* The problem
Output, word for word, every line from the start of the listing down to and including the line that contains "crimp_pitch = 16"; include nothing else.

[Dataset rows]

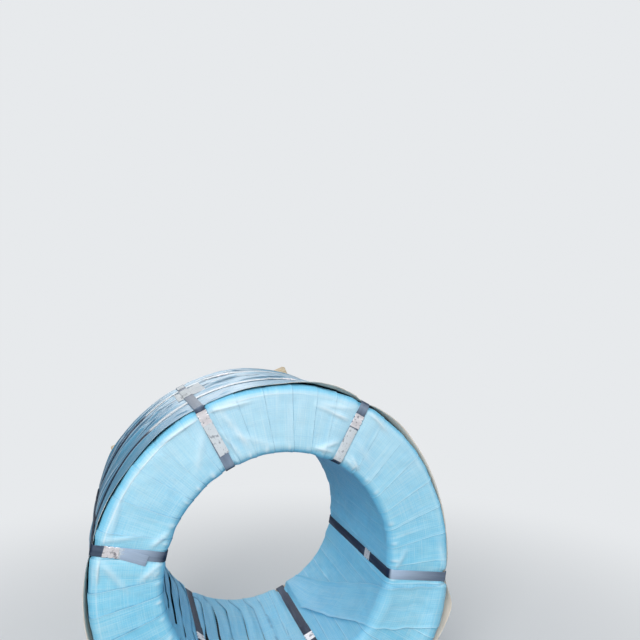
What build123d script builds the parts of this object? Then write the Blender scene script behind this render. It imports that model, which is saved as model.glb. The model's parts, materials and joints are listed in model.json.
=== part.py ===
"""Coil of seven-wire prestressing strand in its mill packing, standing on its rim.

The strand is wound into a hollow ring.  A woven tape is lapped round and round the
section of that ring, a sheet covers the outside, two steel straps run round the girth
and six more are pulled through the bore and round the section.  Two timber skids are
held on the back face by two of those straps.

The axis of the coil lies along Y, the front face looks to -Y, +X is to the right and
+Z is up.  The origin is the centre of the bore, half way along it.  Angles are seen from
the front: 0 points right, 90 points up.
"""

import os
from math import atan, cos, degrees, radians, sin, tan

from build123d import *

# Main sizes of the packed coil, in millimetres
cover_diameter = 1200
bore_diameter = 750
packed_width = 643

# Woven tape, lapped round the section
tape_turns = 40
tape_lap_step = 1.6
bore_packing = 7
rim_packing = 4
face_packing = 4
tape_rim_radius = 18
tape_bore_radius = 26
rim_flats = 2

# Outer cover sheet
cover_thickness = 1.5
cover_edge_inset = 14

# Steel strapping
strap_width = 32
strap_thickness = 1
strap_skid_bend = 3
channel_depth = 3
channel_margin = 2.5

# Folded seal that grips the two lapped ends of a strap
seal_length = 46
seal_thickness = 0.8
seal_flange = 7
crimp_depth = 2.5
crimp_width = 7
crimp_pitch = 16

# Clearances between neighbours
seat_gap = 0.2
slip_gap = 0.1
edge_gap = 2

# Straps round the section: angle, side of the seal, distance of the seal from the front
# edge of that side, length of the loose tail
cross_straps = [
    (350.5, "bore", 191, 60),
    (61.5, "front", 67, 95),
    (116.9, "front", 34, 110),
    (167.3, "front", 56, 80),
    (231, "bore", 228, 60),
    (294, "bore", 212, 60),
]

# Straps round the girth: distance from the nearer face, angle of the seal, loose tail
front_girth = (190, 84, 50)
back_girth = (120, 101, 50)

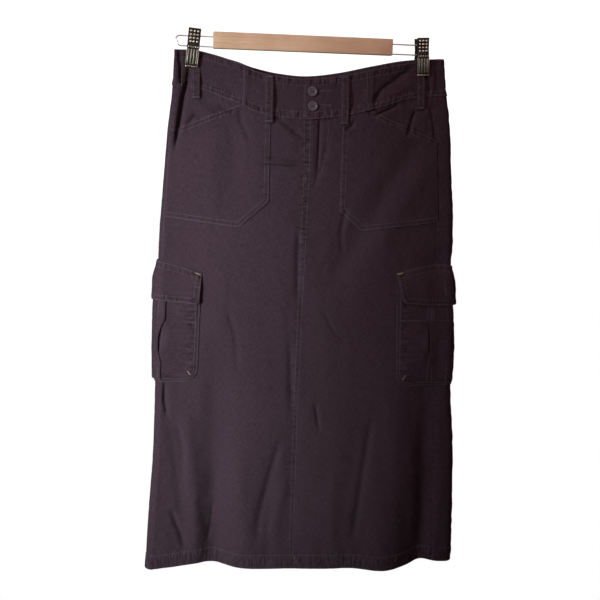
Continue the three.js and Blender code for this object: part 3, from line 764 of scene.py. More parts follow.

* Result of the exercise
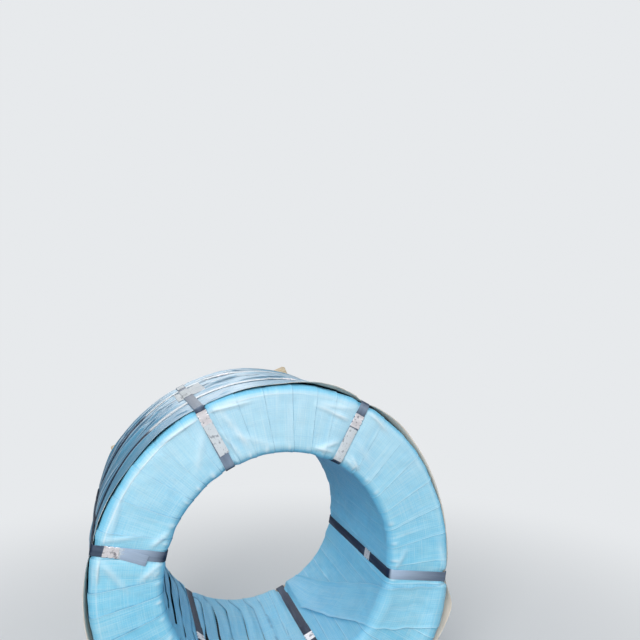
What build123d script builds the parts of this object? Then write the Blender scene script behind this render. It imports that model, which is saved as model.glb. The model's parts, materials and joints are listed in model.json.
=== part.py ===
"""Coil of seven-wire prestressing strand in its mill packing, standing on its rim.

The strand is wound into a hollow ring.  A woven tape is lapped round and round the
section of that ring, a sheet covers the outside, two steel straps run round the girth
and six more are pulled through the bore and round the section.  Two timber skids are
held on the back face by two of those straps.

The axis of the coil lies along Y, the front face looks to -Y, +X is to the right and
+Z is up.  The origin is the centre of the bore, half way along it.  Angles are seen from
the front: 0 points right, 90 points up.
"""

import os
from math import atan, cos, degrees, radians, sin, tan

from build123d import *

# Main sizes of the packed coil, in millimetres
cover_diameter = 1200
bore_diameter = 750
packed_width = 643

# Woven tape, lapped round the section
tape_turns = 40
tape_lap_step = 1.6
bore_packing = 7
rim_packing = 4
face_packing = 4
tape_rim_radius = 18
tape_bore_radius = 26
rim_flats = 2

# Outer cover sheet
cover_thickness = 1.5
cover_edge_inset = 14

# Steel strapping
strap_width = 32
strap_thickness = 1
strap_skid_bend = 3
channel_depth = 3
channel_margin = 2.5

# Folded seal that grips the two lapped ends of a strap
seal_length = 46
seal_thickness = 0.8
seal_flange = 7
crimp_depth = 2.5
crimp_width = 7
crimp_pitch = 16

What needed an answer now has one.